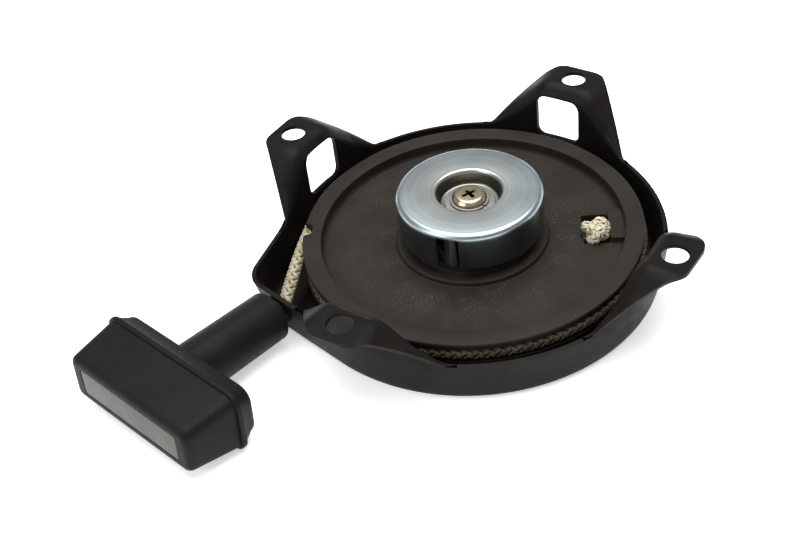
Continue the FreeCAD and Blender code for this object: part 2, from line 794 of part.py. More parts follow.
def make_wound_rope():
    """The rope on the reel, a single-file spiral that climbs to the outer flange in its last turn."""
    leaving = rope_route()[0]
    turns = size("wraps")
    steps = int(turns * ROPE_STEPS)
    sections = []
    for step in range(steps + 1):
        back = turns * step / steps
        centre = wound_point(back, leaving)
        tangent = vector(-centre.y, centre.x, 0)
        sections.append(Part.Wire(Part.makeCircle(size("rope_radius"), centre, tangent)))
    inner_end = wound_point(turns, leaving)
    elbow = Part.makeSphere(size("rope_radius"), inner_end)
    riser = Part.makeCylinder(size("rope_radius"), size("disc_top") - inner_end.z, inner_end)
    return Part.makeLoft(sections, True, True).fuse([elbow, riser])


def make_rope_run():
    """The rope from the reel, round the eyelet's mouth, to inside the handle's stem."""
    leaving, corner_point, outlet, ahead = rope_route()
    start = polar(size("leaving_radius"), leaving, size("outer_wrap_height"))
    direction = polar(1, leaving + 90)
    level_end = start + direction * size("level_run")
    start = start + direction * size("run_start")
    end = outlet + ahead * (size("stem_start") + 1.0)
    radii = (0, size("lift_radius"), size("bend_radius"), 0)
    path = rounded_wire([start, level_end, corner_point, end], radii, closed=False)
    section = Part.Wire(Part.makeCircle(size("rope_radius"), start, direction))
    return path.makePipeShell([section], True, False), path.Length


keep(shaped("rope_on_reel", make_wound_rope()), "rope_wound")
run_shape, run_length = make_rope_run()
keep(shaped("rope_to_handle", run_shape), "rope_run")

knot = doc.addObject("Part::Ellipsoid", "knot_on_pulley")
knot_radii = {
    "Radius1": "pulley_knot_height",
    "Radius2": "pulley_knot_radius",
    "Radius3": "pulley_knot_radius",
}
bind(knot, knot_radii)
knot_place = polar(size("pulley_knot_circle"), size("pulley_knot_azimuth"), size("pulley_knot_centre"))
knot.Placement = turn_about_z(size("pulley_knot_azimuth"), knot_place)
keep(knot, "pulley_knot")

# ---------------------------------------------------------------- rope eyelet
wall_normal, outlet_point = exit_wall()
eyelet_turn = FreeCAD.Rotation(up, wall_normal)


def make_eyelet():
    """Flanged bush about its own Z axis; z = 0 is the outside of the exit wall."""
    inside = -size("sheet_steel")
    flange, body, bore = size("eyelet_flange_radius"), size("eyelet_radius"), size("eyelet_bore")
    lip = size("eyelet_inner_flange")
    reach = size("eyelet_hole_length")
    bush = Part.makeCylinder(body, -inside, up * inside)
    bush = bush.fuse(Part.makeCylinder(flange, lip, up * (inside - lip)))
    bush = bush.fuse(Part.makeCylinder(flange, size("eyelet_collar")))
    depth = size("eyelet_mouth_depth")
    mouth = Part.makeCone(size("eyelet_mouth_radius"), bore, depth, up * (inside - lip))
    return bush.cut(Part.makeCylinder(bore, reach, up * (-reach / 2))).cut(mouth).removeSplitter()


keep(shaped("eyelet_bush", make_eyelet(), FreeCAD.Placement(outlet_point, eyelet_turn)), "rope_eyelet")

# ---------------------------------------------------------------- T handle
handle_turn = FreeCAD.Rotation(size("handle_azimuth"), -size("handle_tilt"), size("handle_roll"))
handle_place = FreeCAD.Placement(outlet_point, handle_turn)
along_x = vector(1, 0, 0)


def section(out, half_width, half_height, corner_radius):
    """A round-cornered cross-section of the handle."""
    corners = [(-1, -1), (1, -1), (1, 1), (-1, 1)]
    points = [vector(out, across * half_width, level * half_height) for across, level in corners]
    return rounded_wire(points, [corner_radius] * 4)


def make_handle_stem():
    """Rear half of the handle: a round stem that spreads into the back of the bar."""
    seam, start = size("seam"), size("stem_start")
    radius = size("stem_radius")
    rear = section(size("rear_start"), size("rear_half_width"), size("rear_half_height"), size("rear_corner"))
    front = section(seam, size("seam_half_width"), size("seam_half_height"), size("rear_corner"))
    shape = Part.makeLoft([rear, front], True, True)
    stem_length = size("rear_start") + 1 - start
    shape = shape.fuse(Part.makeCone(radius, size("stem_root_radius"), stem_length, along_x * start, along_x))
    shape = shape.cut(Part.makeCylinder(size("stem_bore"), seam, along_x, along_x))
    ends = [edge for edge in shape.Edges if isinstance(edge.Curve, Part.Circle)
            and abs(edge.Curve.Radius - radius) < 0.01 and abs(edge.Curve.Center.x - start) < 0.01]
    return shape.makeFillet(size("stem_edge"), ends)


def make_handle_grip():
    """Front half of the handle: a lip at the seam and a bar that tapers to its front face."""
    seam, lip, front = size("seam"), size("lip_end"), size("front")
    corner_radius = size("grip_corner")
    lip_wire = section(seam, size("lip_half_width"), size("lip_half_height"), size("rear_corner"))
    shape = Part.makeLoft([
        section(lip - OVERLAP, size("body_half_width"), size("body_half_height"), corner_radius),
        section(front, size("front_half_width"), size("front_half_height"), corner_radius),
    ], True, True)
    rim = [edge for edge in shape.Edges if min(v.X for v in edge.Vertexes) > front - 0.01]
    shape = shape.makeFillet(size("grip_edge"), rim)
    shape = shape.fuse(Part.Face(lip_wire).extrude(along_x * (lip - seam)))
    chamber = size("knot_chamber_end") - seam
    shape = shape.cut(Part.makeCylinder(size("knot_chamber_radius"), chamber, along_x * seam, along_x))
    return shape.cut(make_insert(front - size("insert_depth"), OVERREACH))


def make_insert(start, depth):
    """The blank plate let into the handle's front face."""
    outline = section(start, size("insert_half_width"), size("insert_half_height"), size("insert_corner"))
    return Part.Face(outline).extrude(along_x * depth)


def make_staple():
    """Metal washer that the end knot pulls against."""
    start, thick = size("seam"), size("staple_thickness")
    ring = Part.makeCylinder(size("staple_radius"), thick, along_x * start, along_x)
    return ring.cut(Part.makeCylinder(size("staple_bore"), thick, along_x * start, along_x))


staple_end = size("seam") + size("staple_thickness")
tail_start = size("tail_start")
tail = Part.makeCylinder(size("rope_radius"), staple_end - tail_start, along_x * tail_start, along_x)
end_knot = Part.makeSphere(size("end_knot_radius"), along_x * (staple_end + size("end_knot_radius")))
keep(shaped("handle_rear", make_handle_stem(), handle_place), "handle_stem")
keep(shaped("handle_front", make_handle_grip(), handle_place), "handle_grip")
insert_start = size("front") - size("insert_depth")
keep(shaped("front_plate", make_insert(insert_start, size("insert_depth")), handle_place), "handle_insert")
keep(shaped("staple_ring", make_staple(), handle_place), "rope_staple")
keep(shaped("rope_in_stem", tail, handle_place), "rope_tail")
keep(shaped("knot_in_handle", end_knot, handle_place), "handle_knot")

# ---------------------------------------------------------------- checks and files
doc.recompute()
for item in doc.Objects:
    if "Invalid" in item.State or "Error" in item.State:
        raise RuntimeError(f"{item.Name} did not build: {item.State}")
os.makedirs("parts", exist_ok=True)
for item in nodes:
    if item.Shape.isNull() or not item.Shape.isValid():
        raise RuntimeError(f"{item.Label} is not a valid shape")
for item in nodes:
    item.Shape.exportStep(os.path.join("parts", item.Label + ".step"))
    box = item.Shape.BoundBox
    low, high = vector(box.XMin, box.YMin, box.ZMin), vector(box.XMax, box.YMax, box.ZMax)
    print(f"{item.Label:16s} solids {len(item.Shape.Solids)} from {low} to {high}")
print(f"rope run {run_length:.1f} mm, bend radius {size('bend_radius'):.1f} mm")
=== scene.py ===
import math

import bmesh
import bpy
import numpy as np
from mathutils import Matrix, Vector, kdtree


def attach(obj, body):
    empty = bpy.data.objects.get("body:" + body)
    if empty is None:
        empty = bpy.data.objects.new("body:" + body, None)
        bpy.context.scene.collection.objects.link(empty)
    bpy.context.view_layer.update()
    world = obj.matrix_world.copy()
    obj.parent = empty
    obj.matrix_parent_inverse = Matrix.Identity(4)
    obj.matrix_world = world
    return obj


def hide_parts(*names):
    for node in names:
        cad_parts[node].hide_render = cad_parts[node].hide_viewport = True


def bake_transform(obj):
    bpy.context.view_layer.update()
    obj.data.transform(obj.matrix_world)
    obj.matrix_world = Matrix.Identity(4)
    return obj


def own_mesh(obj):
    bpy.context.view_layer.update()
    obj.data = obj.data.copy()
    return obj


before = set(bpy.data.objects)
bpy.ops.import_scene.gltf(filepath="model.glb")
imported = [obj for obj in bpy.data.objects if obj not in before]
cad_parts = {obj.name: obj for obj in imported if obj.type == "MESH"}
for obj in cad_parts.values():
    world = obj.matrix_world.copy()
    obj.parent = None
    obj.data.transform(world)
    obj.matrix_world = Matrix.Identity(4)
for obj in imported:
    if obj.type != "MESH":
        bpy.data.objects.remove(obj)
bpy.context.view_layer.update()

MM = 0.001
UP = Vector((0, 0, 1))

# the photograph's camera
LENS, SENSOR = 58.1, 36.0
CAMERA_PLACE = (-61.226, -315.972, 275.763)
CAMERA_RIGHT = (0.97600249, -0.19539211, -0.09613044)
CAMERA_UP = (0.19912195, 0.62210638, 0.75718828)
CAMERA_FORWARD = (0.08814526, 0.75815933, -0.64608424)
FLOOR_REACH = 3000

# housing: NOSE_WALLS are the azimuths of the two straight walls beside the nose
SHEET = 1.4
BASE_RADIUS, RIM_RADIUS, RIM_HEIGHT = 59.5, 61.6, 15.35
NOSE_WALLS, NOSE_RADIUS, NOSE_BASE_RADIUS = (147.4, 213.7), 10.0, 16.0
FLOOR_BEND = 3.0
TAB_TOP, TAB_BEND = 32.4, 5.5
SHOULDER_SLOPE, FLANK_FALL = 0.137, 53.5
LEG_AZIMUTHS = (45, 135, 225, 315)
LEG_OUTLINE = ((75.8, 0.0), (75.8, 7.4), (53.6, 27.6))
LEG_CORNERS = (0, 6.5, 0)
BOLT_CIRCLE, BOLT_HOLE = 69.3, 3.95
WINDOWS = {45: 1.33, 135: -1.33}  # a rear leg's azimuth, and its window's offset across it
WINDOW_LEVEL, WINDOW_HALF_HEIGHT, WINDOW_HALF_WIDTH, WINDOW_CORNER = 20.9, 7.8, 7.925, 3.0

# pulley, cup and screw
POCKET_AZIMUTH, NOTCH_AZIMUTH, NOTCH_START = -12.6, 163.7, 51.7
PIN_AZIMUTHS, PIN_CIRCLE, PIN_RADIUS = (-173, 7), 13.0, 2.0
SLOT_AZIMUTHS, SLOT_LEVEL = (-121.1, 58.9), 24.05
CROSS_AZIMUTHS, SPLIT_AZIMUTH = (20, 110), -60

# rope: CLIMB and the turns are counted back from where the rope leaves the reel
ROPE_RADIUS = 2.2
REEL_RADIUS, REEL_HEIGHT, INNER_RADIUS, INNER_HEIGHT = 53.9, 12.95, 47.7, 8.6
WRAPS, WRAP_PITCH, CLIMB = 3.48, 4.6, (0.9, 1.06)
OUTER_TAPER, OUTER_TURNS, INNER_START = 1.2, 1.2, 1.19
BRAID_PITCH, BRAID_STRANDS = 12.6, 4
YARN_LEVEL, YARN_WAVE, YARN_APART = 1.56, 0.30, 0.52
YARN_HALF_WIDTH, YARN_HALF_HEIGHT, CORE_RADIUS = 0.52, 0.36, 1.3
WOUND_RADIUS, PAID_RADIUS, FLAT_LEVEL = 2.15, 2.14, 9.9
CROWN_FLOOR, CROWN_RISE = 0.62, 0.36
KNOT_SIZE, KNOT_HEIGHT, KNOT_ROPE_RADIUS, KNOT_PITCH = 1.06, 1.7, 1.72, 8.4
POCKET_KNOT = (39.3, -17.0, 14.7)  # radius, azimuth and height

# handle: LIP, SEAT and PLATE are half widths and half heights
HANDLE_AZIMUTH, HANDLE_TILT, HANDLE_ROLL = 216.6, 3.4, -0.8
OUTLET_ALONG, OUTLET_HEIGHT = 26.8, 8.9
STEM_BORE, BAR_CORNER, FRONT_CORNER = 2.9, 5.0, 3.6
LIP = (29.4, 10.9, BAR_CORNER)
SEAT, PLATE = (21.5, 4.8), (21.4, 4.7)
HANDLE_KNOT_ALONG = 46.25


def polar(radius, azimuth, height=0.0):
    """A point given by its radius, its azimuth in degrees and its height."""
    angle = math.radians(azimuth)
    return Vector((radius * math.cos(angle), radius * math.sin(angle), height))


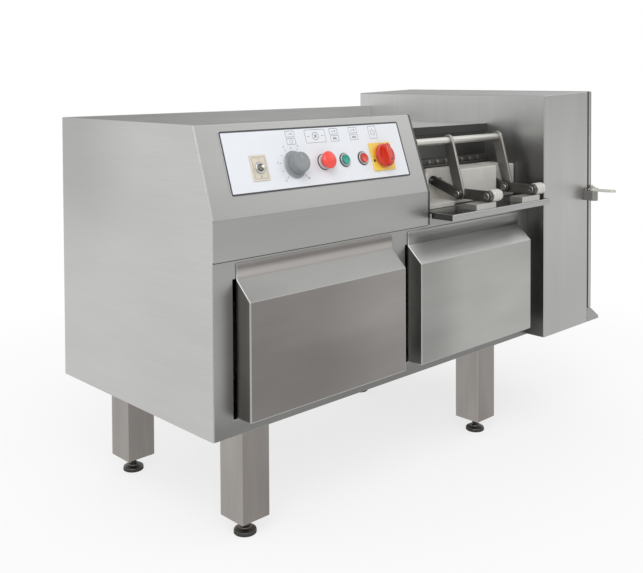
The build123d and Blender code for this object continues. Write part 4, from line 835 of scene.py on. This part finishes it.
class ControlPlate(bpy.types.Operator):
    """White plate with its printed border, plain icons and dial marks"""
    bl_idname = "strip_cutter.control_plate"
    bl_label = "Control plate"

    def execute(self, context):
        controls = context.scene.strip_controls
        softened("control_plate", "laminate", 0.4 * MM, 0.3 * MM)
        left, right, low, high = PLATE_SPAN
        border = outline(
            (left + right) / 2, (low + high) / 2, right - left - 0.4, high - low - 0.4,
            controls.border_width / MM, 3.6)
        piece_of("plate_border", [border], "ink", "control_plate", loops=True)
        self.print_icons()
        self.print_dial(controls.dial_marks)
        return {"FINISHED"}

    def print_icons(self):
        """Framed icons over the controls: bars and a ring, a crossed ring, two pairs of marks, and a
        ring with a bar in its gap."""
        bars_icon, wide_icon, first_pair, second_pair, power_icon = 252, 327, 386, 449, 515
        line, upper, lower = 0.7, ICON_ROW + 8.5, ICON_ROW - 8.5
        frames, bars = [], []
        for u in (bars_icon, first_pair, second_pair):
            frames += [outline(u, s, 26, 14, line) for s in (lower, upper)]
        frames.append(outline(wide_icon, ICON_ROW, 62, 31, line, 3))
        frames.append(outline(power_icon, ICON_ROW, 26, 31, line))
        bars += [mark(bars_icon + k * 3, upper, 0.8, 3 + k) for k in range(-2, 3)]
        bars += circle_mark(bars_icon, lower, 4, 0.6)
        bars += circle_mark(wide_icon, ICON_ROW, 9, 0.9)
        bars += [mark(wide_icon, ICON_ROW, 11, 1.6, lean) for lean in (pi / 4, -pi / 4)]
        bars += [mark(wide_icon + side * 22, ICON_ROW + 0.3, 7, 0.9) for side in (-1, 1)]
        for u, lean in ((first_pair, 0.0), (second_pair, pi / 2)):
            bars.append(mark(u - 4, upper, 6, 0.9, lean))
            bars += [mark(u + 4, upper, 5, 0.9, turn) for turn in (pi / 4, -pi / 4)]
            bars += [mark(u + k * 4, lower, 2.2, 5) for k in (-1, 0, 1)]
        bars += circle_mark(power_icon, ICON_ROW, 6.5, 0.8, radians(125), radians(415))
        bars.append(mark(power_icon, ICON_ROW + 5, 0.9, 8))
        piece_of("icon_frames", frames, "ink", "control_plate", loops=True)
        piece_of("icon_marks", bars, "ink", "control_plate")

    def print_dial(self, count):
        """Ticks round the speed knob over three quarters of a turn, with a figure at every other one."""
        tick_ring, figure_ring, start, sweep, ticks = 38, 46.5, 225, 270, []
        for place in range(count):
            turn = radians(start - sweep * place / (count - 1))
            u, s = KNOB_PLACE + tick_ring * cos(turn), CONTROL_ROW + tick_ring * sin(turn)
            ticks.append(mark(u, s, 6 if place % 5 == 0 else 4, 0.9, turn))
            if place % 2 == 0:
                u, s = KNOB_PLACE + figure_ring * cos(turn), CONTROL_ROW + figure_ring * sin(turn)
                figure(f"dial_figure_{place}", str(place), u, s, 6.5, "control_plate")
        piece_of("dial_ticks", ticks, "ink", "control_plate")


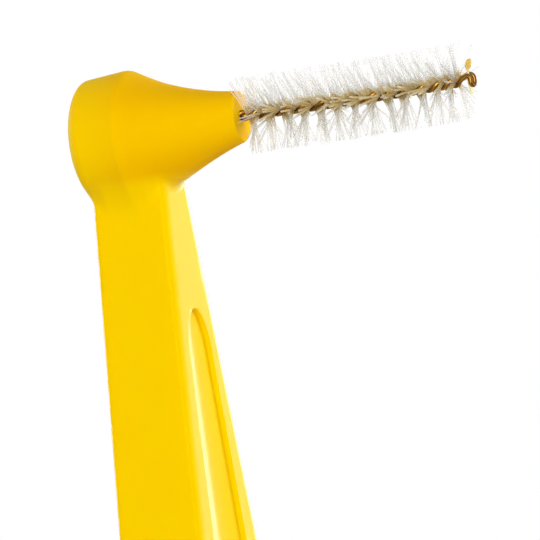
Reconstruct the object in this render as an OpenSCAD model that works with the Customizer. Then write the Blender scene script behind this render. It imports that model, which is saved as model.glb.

# [EXERCISE PROMPT]
Output nothing but the number of lines in the data containing the string "code".

# [REPLY]
2